Les « câblos », servent-ils simplement de chair à canon dans une concurrence qui ne dit pas son nom ? Outre ce piratage dit filaire, le gros du manque à gagner se situe dans la concurrence entre les opérateurs. « Le fait que certains de nos concurrents ne respectent pas les règles du -jeu, notamment en matière de propriété intellectuelle et de droits, nous installe dans une situation de concurrence déloyale où nous sommes dominés », peste Frédéric Bérardi, le directeur général de Canal+ Sénégal. Si l’audience de la chaîne française n’a pas faibli pour autant, elle est aujourd’hui confrontée à la concurrence du gratuit, la prolifération des « câblos », et le dumping à tout va. Il faut le dire, depuis des années, la chaine Rdv par exemple diffuse des films à succès hollywoodiens avant même leur sortie dans les salles européennes. On dirait dit que le piratage est légalisé : « les images tombent du ciel » par réseau hertzien avec des publicités obscènes au nez et à la barbe du Cnra. Car malgré le changement des décodeurs, malgré les prix cassés constamment, malgré les sempiternels avertissements contre le piratage, malgré les multiples condamnations de « câblos » ; la pratique dangereuse et illégale du piratage ainsi que la concurrence déloyale tuent des artistes, les opérateurs et…l’Etat sénégalais. Aujourd’hui, comme ultime recours, le renforcement du cadre légal pour lutter contre le piratage s’avère indispensable pour les opérateurs, mais aussi plus largement, pour tout le secteur audiovisuel. « Aujourd’hui le piratage est un fléau dans notre société dans tous les domaines où on note la présence de propriété intellectuelle et l’univers de la télévision payante n’échappe pas à cela.
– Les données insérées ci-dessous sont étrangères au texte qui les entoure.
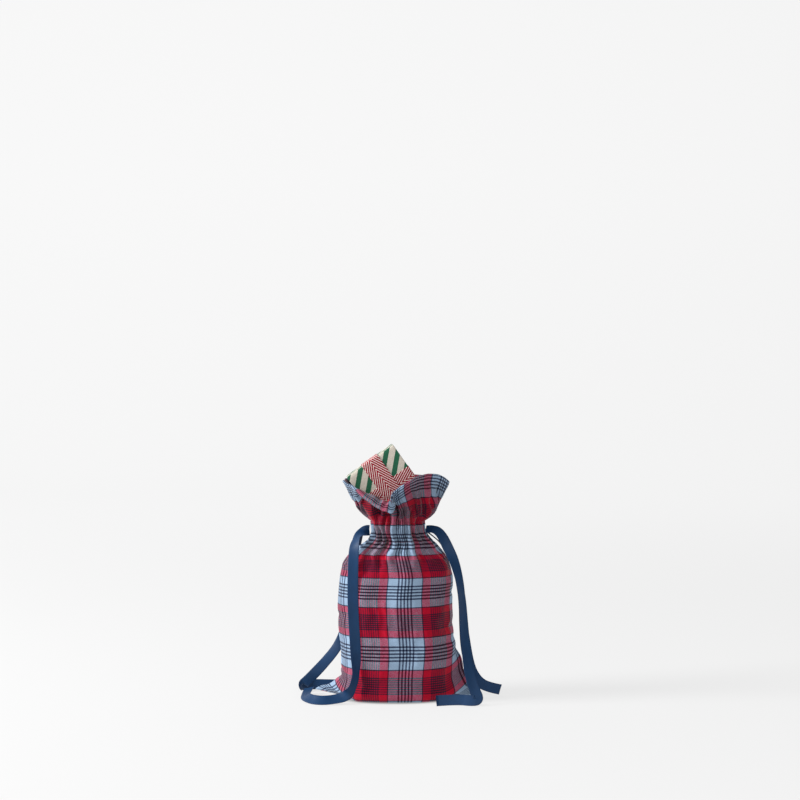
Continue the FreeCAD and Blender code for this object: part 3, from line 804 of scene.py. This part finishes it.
def band_material():
    """Red and white herringbone band: slanting stripes that meet in points along the middle."""
    graph = Graph("woven_band")
    vector, across, along = graph.cloth_coordinates()
    slant = 1.0 / math.tan(math.radians(27.0))
    run = graph.plus(along, graph.times(graph.math("ABSOLUTE", across), slant))
    half_repeat = 2.70
    off = graph.math("PINGPONG", run, half_repeat)
    red = graph.below(off, 1.88, 0.10)
    thread = graph.math("SINE", graph.times(graph.plus(across, along), 2.0 * math.pi / 0.8))
    fleck = graph.noise(graph.scaled(vector, (1.2, 1.2, 1.0)), 1.0)
    red_yarn = graph.mix(fleck, (0.18, 0.001, 0.010, 1.0), (0.31, 0.004, 0.022, 1.0))
    white_yarn = graph.mix(fleck, (0.62, 0.50, 0.47, 1.0), (0.84, 0.72, 0.68, 1.0))
    graph.set(colour=graph.mix(red, white_yarn, red_yarn), rough=0.85, sheen=0.1, specular=0.2)
    height = graph.plus(graph.times(thread, 0.4), red)
    graph.bump(height, 0.00010, 0.5)
    return graph.material


def thread_material():
    """Dark red sewing thread."""
    graph = Graph("sewing_thread")
    place = graph.add("TexCoord").outputs["Object"]
    twist = graph.noise(place, 1800.0)
    colour = graph.mix(twist, (0.05, 0.006, 0.015, 1.0), (0.22, 0.02, 0.05, 1.0))
    graph.set(colour=colour, rough=0.7, sheen=0.2)
    graph.bump(twist, 0.0001, 0.6)
    return graph.material


def board_material():
    """Grey-brown carton board."""
    graph = Graph("carton_board")
    place = graph.add("TexCoord").outputs["Object"]
    grain = graph.noise(place, 300.0, detail=5.0)
    colour = graph.mix(grain, (0.20, 0.15, 0.10, 1.0), (0.34, 0.27, 0.19, 1.0))
    graph.set(colour=colour, rough=0.85)
    graph.bump(grain, 0.0002, 0.5)
    return graph.material


def floor_material():
    """Pale seamless studio paper, with a painted shadow where the sack stands on it."""
    graph = Graph("floor")
    place = graph.add("TexCoord").outputs["Object"]
    grain = graph.noise(place, 400.0)
    colour = graph.mix(grain, (0.15, 0.15, 0.15, 1.0), (0.16, 0.16, 0.16, 1.0))
    graph.set(colour=colour, rough=1.0, specular=0.0)
    graph.shader.inputs["Emission Color"].default_value = (1.0, 1.0, 1.0, 1.0)
    parts = graph.add("SeparateXYZ")
    graph.plug(parts.inputs[0], place)
    glow, more_at_the_back, least_share = 0.71, 0.06, 0.4
    far = graph.above(parts.outputs[1], 1.4, 0.9)
    strength = graph.plus(graph.times(far, more_at_the_back), glow)
    # painted shadow: the floor glows less under the sack, darkening the floor where the sack meets it
    footprint = graph.add("VectorMath", operation="LENGTH")
    graph.plug(footprint.inputs[0], graph.scaled(place, FOOTPRINT_SCALE))
    beside = graph.above(footprint.outputs["Value"], 1.0, 0.16)
    share = graph.plus(graph.times(beside, 1.0 - least_share), least_share)
    strength = graph.times(strength, share)
    graph.plug(graph.shader.inputs["Emission Strength"], strength)
    return graph.material


# ---- drawstring tails ------------------------------------
def route_line(name, route):
    """The smooth line of a tail: a NURBS curve with the route's points as its control points."""
    curve = bpy.data.curves.new(name + "_line", "CURVE")
    curve.dimensions = "3D"
    curve.resolution_u = 12
    spline = curve.splines.new("NURBS")
    spline.points.add(len(route) - 1)
    for point, (place, _) in zip(spline.points, route):
        point.co = (*(c * MM for c in place), 1.0)
    spline.order_u = 3
    spline.use_endpoint_u = True
    holder = add_to_scene(name + "_line", curve)
    bpy.context.view_layer.update()
    mesh = bpy.data.meshes.new_from_object(holder)
    line = np.array([vertex.co for vertex in mesh.vertices]) / MM
    bpy.data.objects.remove(holder)
    return line


def face_looks(line, route):
    """The way the ribbon's face looks at each point of its line."""
    knots = np.array([place for place, _ in route])
    looks = np.array([look for _, look in route], float)
    at = [int(np.argmin(np.linalg.norm(line - knot, axis=1))) for knot in knots]
    at[0], at[-1] = 0, len(line) - 1
    at = np.maximum.accumulate(at)
    spots = np.array(at, float) + np.arange(len(at)) * 1e-6
    index = np.arange(len(line))
    return np.stack([np.interp(index, spots, looks[:, axis]) for axis in range(3)], axis=-1)


def ribbon_strip(name, line, looks, width, thickness, hollow):
    """A thin ribbon with soft edges along a line, its mesh closed, and its length."""
    heading = unit(np.gradient(line, axis=0))
    across = unit(np.cross(looks, heading))
    look = np.cross(heading, across)
    length = lengths_along(line)
    half = width / 2.0
    spans = np.array([-half, -half + 0.5, -half * 0.6, -half * 0.2, half * 0.2, half * 0.6, half - 0.5, half])
    thick = np.array([0.30, 0.5, 0.42, 0.42, 0.42, 0.42, 0.5, 0.30]) * thickness
    cup = hollow * (spans / half) ** 2
    ring_span = np.concatenate([spans, spans[::-1]])
    ring_lift = np.concatenate([cup + thick, (cup - thick)[::-1]])
    points = line[:, None] + across[:, None] * ring_span[None, :, None]
    points = points + look[:, None] * ring_lift[None, :, None]
    rows, count = points.shape[:2]
    faces, uvs = closed_grid(rows, count, np.append(ring_span, ring_span[0]), length)
    for j, order in ((0, range(count)), (rows - 1, range(count - 1, -1, -1))):
        faces.append(tuple(j * count + i for i in order))
        uvs += [(ring_span[i], length[j]) for i in order]
    return make_object(name, points.reshape(-1, 3), faces, uvs), length[-1]


def tails(material):
    """The four drawstring tails, each a ribbon that bends away from its exit along its route."""
    for name, route in TAILS.items():
        line = route_line(name, route)
        piece, length = ribbon_strip(name + "_ribbon", line, face_looks(line, route),
                                     RIBBON_WIDTH, RIBBON_THICK, 0.35)
        piece.data.materials.append(material)
        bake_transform(piece)
        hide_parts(name)


# ---- gifts -----------------------------------------------
def add_straight(points, looks, end):
    """Adds evenly spaced points from the last one to end, all looking the way the last one does."""
    start, look = points[-1], looks[-1]
    count = max(2, int(np.linalg.norm(end - start) / EDGE_STEP))
    for k in range(1, count + 1):
        points.append(start + (end - start) * k / count)
        looks.append(look)


def rounded_rectangle(half_x, half_y, radius):
    """Points and outward directions round a rectangle, from the middle of its +Y side by +X and back."""
    corners = [(half_x - radius, half_y - radius, 90.0), (half_x - radius, radius - half_y, 0.0),
               (radius - half_x, radius - half_y, -90.0), (radius - half_x, half_y - radius, -180.0)]
    points = [np.array([0.0, half_y])]
    looks = [np.array([0.0, 1.0])]
    for x, y, start in corners:
        angles = np.radians(np.linspace(start, start - 90.0, CORNER_STEPS + 1))
        round_corner = [np.array([math.cos(angle), math.sin(angle)]) for angle in angles]
        arc = [np.array([x, y]) + radius * look for look in round_corner]
        add_straight(points, looks, arc[0])
        points += arc[1:]
        looks += round_corner[1:]
    add_straight(points, looks, points[0])
    return np.array(points), np.array(looks)


def wrapping(name, size, turn):
    """A box wrapped in one sheet of paper that overlaps down its back, with its ends folded over."""
    width, thick, length = size
    ring, looks = rounded_rectangle(width / 2.0, thick / 2.0, 1.0)
    girth = lengths_along(ring)
    over = np.where(girth < width / 2.0, 0.25, 0.0)[:, None]
    ring = ring + looks * over
    half = length / 2.0
    levels = [(-half, 1.0), (-half + 0.3, 0.4), (-half + 1.0, 0.0)]
    levels += [(z, 0.0) for z in np.linspace(-half + 4.0, half - 4.0, 24)]
    levels += [(half - 1.0, 0.0), (half - 0.3, 0.4), (half, 1.0)]
    rows = [np.column_stack([ring - looks * shrink, np.full(len(ring), z)]) for z, shrink in levels]
    inner = width / 2.0 - thick / 2.0
    for share in END_SHARES:
        shrunk = np.column_stack([np.clip(ring[:, 0], -inner, inner) * share + ring[:, 0] * (1.0 - share),
                                  ring[:, 1] * (1.0 - share)])
        end = np.full(len(ring), half - 0.35 * share)
        rows.insert(0, np.column_stack([shrunk, -end]))
        rows.append(np.column_stack([shrunk, end]))
    points = np.array(rows)
    count = points.shape[1]
    round_uv = np.stack(np.meshgrid(girth[-1] / 2.0 - girth, points[:, 0, 2]), axis=-1)
    over_end = half + thick / 2.0 + points[..., 1]
    end_uv = np.stack([points[..., 0], np.sign(points[..., 2]) * over_end], axis=-1)
    faces = []
    uvs = []
    last = len(points) - 1
    for j in range(last):
        uv = end_uv if min(j, last - 1 - j) < len(END_SHARES) else round_uv
        for i in range(count - 1):
            faces.append((j * count + i + 1, j * count + i, (j + 1) * count + i, (j + 1) * count + i + 1))
            uvs += [uv[j, i + 1], uv[j, i], uv[j + 1, i], uv[j + 1, i + 1]]
    placed = points.reshape(-1, 3) @ turn[0].T + turn[1]
    return make_object(name, placed, faces, uvs)


def band(name, half_x, half_y, axes, turn):
    """A woven band round a gift. axes say which way the loop's plane and the band's width lie."""
    ring, looks = rounded_rectangle(half_x, half_y, 1.5)
    line = ring[:, :1] * axes[0] + ring[:, 1:] * axes[1]
    face = looks[:, :1] * axes[0] + looks[:, 1:] * axes[1]
    return ribbon_strip(name, line @ turn[0].T + turn[1], face @ turn[0].T, BAND_WIDTH, BAND_THICK, 0.0)[0]


def gift(name, body, size, turn, paper, woven):
    """A wrapped box with a band round it and another along it, crossing on its front and back."""
    width, thick, length = (side / 2.0 for side in size)
    x, y, z = np.eye(3)
    pieces = {
        "wrapping_paper": wrapping(name + "_paper", size, turn),
        "ribbon_cross": band(name + "_band_cross", width + CROSS_LIFT, thick + CROSS_LIFT, (x, y), turn),
        "ribbon_long": band(name + "_band_long", length + LONG_LIFT[0], thick + LONG_LIFT[1], (-z, y), turn),
    }
    for node, piece in pieces.items():
        piece.data.materials.append(paper if node == "wrapping_paper" else woven)
        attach(piece, body)
        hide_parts(name + "_" + node)


def turned(centre, lean, yaw):
    """Rotation and place of a gift that leans to the left and is turned about its own length."""
    lean, yaw = math.radians(lean), math.radians(yaw)
    about_y = np.array([[math.cos(lean), 0.0, -math.sin(lean)],
                        [0.0, 1.0, 0.0],
                        [math.sin(lean), 0.0, math.cos(lean)]])
    about_z = np.array([[math.cos(yaw), -math.sin(yaw), 0.0],
                        [math.sin(yaw), math.cos(yaw), 0.0],
                        [0.0, 0.0, 1.0]])
    return about_y @ about_z, np.array(centre)


# ---- camera, light and floor -----------------------------
def camera():
    """In front of the sack and a little above it, with the sack low in the frame."""
    data = bpy.data.cameras.new("camera")
    data.lens = 85.0
    data.sensor_width = 36.0
    place = add_to_scene("camera", data)
    place.location = (0.006, -2.242, 0.495)
    downward = 3.5
    place.rotation_euler = (math.radians(90.0 - downward), 0.0, 0.0)
    bpy.context.scene.camera = place


def area_light(name, location, target, size, power):
    """A round soft light that looks at target."""
    data = bpy.data.lights.new(name, "AREA")
    data.shape = "DISK"
    data.size = size
    data.energy = power
    light = add_to_scene(name, data)
    light.location = location
    light.rotation_euler = (Vector(target) - Vector(location)).to_track_quat("-Z", "Y").to_euler()


def studio():
    """Pale floor that curves up into a backdrop, a soft key light from the upper left, and even fill."""
    world = bpy.data.worlds.new("world")
    world.use_nodes = True
    world.node_tree.nodes["Background"].inputs["Color"].default_value = (1.0, 1.0, 1.0, 1.0)
    world.node_tree.nodes["Background"].inputs["Strength"].default_value = 0.34
    bpy.context.scene.world = world
    middle = (0.0, 0.0, 0.12)
    area_light("key", (-2.5, -0.5, 1.4), middle, 1.0, 125.0)
    area_light("fill", (0.3, -2.5, 1.5), middle, 1.2, 24.0)
    flat_to, curve = 2.2, 0.8
    profile = [(-6.0, 0.0), (flat_to, 0.0)]
    for angle in np.radians(range(10, 91, 10)):
        profile.append((flat_to + curve * math.sin(angle), curve - curve * math.cos(angle)))
    profile.append((flat_to + curve, 6.0))
    points = []
    for x in (-8.0, 8.0):
        points += [(x / MM, y / MM, z / MM) for y, z in profile]
    count = len(profile)
    faces = [(k, k + 1, count + k + 1, count + k) for k in range(count - 1)]
    floor = make_object("floor", np.array(points), [face[::-1] for face in faces])
    floor.data.materials.append(floor_material())
    bpy.context.scene.view_settings.view_transform = "Standard"


def carried_over(materials):
    """Materials for the CAD pieces that stay as they are, by their record slot."""
    slots = {row["node"]: row["material_slot"] for row in frame["record"]["subparts"]}
    for name, piece in frame["nodes"].items():
        slot = slots.get(name)
        if slot in materials and piece.type == "MESH":
            piece.data.materials.clear()
            piece.data.materials.append(materials[slot])


camera()
studio()
ribbon, cloth, thread = ribbon_material(), flannel(), thread_material()
paper, woven = paper_material(), band_material()
tails(ribbon)
surface = sack_surface()
sack_cloth(surface, cloth, seams(surface, cloth))
casing_loops(surface, ribbon)
stitches(surface, thread)
gift("upper_gift", "upper_gift", UPPER_GIFT, turned(*UPPER_GIFT_PLACE), paper, woven)
gift("lower_gift", "sack", LOWER_GIFT, turned(*LOWER_GIFT_PLACE), paper, woven)
carried_over({"carton_board": board_material()})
Nous sommes piratés au même titre que les musiciens, artistes de manière générale », regrette Ndeye Fatou Ngom, responsable Marketing et Communication à Canal+. Pour nombre de spécialistes, cette déréglementation de fait ruine tout espoir de voir un jour se développer une véritable industrie culturelle économiquement viable. Les artistes sénégalais, qu’ils soient auteurs, musiciens ou cinéastes, pourront-ils un jour vivre de leur travail si leur Etat s’avoue impuissant pour garantir la protection de leurs droits ? Sommes-nous tentés de demander. En tous les cas, ce ne sera pas pour demain si le vol et le recel des droits et autres œuvres continuent à prospérer de manière consciente et délibérée, au vu et au su de tout le monde … en toute impunité.

Dossier réalisé par Papa Adama Touré

(Source : La Gazette, 8 mai 2013)

[1] Les noms ont été changés

[2] MMDS : Microwave Multipoint Distribution System, soit « Système Distribution Micro-onde Multipoint »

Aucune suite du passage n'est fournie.